Do we believe that Jesus and the life he offers is better than marijuana? Most of our lives would say that we don’t. Or consider this from a man named Penn Gillette.  He is a devoted atheist and a comedian.  You may have heard of him, he is the Penn from Penn and Teller. Well, after one of his shows a man gave him a Bible and this was Penn’s response (click here for the video).

Profound is it not? How much do you have to hate someone to not share the message of Jesus with them?

We look at the statistics of young people walking away from their faith after high school and we try to figure out a better program to make Jesus more exciting.  Yet, what matters most is that kids see their mom and dad authentically living for Jesus.  Second to that is having another adult involved in their life authentically living for Jesus. All of us desire to see children who love Jesus and are getting to know him, yet it’s the same handful of people over and over again who get up an hour early to teach sunday school. If we really wanted kids to walk with Jesus people would be lining up to volunteer and mentor young people.

We see that there are people hurting everywhere around us and then wonder when the “church” is going to begin a program to reach “those” people and yet we forget that we are the church.  There is nothing “out there” that is going to do it for us. What will do it is us falling madly in love with our savior and really believing that we are so utterly broken that there is no hope apart from him.

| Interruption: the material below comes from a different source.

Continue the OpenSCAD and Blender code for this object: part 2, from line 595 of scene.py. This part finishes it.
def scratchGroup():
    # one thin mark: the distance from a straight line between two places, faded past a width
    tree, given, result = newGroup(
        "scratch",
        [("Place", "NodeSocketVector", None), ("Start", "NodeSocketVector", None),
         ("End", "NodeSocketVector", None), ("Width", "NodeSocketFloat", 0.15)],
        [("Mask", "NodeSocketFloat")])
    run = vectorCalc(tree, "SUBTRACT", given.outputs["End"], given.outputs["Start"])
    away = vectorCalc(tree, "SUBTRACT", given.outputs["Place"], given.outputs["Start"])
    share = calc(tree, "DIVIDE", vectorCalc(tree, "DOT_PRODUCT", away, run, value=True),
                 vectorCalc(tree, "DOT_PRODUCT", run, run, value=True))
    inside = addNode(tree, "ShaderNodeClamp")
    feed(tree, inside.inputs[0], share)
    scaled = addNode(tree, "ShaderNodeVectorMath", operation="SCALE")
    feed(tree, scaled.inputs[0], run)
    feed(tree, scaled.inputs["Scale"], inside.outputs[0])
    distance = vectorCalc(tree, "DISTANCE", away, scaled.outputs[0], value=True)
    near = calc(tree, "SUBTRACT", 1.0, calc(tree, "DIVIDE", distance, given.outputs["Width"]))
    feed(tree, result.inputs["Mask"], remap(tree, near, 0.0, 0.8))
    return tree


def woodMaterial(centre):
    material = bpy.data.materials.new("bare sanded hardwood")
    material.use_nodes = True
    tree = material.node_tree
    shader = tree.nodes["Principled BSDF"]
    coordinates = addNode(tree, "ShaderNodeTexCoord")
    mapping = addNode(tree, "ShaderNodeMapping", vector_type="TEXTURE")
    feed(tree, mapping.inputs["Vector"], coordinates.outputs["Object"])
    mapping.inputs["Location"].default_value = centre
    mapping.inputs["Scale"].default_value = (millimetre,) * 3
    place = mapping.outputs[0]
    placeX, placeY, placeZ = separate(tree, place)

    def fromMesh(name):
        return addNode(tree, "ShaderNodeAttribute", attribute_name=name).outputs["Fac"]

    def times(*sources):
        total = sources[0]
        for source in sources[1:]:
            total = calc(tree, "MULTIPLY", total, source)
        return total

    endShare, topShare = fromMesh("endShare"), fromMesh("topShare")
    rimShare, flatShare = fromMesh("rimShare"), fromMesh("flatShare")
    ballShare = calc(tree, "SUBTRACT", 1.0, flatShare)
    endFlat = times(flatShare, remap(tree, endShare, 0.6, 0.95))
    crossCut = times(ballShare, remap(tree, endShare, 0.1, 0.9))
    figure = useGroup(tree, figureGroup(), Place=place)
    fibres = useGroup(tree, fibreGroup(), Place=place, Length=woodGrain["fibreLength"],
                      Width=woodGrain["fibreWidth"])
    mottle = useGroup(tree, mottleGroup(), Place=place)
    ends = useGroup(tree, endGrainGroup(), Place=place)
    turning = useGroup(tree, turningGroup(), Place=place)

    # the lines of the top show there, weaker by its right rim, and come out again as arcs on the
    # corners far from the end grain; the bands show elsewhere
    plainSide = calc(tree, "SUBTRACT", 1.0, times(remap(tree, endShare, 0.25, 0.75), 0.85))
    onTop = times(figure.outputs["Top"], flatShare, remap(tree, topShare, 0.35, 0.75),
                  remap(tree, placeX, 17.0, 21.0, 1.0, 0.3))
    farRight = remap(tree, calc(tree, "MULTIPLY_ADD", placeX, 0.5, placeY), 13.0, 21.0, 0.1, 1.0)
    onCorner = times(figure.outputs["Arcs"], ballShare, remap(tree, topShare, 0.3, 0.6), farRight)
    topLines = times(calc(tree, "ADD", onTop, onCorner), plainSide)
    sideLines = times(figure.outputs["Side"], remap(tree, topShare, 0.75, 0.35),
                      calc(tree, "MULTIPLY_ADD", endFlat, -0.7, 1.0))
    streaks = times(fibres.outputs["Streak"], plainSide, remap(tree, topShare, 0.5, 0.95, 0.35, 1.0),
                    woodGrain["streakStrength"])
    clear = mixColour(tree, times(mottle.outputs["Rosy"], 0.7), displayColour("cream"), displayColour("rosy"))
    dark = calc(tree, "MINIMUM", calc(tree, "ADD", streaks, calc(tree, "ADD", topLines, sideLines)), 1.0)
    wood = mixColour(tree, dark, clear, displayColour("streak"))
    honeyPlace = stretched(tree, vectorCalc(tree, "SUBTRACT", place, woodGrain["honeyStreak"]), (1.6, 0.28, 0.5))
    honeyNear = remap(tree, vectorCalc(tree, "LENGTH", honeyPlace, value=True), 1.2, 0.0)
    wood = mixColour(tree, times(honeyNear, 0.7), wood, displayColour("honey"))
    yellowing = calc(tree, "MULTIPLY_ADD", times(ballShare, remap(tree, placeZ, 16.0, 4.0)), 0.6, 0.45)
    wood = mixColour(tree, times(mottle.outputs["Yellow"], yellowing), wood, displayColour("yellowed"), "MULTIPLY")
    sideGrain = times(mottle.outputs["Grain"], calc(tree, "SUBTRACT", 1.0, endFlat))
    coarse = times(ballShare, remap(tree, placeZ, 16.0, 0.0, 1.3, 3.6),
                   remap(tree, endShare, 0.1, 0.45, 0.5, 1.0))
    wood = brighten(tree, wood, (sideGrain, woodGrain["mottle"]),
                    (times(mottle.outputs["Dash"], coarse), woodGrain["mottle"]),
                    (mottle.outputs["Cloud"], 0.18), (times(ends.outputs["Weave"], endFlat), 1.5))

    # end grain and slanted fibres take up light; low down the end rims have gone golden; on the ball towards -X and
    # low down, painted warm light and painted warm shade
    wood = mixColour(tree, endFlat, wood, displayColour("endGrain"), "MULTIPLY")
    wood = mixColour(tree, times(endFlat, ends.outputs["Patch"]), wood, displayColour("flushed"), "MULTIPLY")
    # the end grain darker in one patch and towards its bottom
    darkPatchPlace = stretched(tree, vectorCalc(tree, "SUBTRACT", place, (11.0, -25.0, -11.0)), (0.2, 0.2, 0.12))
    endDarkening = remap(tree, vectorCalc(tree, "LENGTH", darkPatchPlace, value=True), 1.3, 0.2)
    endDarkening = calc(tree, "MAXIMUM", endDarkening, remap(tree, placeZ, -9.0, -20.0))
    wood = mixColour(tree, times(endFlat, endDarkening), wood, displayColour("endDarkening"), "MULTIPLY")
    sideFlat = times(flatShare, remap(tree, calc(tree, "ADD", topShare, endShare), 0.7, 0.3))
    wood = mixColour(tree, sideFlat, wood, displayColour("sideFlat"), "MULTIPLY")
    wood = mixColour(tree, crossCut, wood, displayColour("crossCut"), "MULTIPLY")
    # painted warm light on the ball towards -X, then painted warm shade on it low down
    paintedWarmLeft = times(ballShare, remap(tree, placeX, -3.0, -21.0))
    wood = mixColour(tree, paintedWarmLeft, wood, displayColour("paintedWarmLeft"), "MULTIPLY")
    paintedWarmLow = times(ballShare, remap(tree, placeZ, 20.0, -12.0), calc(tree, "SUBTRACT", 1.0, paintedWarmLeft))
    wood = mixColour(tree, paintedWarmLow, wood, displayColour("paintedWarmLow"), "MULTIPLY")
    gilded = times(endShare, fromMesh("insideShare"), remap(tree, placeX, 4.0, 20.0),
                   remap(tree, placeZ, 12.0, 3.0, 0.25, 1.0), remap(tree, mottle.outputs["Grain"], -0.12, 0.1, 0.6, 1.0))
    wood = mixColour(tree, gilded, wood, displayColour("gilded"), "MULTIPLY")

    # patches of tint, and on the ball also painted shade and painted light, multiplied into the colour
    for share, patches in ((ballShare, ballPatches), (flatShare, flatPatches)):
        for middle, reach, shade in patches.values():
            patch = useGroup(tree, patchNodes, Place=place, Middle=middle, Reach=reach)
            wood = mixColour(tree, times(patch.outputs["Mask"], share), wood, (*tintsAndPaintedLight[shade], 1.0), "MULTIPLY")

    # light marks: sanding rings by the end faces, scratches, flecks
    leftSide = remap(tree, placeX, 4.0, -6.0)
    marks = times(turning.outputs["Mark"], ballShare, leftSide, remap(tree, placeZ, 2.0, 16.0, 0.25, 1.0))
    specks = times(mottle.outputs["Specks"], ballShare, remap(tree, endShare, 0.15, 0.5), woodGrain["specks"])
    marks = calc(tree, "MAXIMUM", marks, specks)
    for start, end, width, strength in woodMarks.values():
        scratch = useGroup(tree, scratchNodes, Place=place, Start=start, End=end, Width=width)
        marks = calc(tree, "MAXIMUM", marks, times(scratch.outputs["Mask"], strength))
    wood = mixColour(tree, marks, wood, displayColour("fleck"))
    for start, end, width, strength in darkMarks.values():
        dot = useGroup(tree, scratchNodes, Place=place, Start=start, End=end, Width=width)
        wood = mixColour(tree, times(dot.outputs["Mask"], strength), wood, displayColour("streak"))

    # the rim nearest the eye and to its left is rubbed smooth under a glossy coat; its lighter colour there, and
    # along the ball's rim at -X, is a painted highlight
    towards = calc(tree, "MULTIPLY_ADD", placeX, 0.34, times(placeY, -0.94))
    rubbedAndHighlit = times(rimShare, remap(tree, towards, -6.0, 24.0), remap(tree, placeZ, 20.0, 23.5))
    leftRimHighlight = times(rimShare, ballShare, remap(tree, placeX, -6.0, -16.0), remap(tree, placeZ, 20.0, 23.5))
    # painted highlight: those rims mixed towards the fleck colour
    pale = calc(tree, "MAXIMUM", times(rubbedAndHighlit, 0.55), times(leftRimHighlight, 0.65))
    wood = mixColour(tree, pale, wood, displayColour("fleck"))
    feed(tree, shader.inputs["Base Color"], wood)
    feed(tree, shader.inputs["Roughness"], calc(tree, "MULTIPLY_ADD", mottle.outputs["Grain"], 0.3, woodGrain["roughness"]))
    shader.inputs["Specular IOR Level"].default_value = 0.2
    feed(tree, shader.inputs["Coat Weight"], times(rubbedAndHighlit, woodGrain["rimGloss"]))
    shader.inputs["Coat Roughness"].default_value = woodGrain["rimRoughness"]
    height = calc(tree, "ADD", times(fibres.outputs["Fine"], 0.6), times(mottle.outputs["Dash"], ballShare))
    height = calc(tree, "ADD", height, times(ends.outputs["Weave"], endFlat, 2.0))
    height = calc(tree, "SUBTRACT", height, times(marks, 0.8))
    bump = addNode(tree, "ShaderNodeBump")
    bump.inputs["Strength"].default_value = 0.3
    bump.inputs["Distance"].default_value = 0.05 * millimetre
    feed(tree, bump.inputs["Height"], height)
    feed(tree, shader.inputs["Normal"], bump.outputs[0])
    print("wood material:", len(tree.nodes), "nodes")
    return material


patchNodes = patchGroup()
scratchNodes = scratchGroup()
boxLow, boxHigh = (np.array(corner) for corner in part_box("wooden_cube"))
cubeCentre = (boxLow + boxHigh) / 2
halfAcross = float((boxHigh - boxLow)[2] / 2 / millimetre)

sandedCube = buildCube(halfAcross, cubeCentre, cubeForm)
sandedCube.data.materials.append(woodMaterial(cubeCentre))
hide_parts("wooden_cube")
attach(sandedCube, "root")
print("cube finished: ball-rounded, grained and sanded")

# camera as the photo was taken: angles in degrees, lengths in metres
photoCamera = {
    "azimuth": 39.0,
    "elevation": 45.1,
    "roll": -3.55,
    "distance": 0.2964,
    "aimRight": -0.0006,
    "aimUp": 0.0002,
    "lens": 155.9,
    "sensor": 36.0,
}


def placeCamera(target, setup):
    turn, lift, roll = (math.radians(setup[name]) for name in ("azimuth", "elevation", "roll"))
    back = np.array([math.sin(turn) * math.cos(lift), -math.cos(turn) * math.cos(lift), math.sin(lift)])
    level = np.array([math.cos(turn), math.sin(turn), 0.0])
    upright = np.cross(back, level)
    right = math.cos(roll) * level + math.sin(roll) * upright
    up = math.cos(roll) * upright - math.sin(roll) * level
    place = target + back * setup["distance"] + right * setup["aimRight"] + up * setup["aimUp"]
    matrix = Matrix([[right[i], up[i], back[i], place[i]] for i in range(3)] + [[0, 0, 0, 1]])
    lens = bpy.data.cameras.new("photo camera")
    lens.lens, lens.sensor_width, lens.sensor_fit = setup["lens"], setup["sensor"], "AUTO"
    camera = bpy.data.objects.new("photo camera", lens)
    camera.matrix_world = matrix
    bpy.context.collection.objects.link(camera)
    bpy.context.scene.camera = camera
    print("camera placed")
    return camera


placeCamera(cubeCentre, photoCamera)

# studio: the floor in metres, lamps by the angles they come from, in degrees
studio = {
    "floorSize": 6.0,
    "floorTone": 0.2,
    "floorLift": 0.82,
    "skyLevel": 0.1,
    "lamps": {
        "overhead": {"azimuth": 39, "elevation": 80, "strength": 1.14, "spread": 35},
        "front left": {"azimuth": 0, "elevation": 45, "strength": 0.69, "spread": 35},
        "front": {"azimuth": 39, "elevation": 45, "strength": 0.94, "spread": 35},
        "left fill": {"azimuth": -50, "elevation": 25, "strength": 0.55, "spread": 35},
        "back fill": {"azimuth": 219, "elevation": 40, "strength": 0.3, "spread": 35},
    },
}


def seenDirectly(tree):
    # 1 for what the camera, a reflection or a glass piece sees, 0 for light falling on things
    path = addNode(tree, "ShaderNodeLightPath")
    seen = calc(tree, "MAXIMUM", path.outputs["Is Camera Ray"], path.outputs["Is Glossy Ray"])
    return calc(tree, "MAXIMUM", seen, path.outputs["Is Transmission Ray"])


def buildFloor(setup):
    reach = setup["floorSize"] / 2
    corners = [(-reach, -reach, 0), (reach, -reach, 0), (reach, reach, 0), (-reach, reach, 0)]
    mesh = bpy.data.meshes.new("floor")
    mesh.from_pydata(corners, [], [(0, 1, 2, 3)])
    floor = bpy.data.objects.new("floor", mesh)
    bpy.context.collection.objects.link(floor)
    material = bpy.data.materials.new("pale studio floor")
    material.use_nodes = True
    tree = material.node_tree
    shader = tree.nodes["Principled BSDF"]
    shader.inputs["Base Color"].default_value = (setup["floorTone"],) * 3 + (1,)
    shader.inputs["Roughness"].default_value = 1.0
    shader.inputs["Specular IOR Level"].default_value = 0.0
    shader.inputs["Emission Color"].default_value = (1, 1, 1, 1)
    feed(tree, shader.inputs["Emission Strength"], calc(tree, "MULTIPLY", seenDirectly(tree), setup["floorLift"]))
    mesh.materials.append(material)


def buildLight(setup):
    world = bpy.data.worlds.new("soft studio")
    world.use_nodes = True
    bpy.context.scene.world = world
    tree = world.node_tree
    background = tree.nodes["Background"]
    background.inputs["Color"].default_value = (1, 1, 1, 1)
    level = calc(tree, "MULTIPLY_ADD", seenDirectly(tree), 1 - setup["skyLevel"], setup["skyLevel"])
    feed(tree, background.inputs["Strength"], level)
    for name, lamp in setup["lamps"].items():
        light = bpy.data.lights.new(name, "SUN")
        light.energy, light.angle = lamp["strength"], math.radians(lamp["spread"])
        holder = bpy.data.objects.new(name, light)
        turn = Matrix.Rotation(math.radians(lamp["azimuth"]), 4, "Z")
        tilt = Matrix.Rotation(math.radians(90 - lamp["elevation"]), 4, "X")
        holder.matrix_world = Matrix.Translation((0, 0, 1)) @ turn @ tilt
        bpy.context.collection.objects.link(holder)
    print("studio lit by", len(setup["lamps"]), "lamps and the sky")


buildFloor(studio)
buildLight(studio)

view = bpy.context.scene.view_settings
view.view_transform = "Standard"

Until we really believe it then apathy and self-reliance will remain.

My brothers and sisters in Christ the reality that we must face is that we would prefer a manageable and safe deity of our own creation.  If we say that we believe in Jesus and yet ignore him and choose to fill our lives with other stuff so that we are too busy to engage in his mission, then what do we really believe?

In this question there is a desire to see spiritual awakening take place. In a little book called Fireseeds of Spiritual Awakening, Dan Hayes lays out the five pre-requisites for awakening.

  • God’s people must recognize that there is a desperate need for spiritual awakening.
  • God’s people must humble themselves before Him.
  • God’s people must confess their sin and repent.
  • God’s people must continually and earnestly pray.
  • God’s people must call others to join with them to meet these pre-requisites.

We are pretty good at number 1.  It’s numbers 2-5 that we struggle with. It’s 2-5 where things get to close to home and we are faced with the necessity of real change in us and around us.

The bigger issue for me is that if we do these things then history tells us we can expect:

  • Holiness of life for believers.
  • Obedience to God and His Word.
  • Increased power from God.
  • A massive movement of God’s Spirit in evangelism.

When I am honest with myself all four of those things scare me to death and excite me beyond comprehension.

What would happen if we lived this out? What would happen if this kind of spiritual awakening took place? We wold be transformed. The world around us would be transformed. God would be glorified.

You see, when we come face to face with the God of the Bible, the God we meet in Hebrews 12:18-29 we are necessarily driven to our knees humbled, praying, gathering to pray, and calling others to join us.

So what do we walk away with? Well that’s really up to each of us. Will we believe? Will we bear out that belief by how we live? How will we choose to live in this world? Will we pray or will we simply go on living as happy, brainless tourists on a tour of the absolute?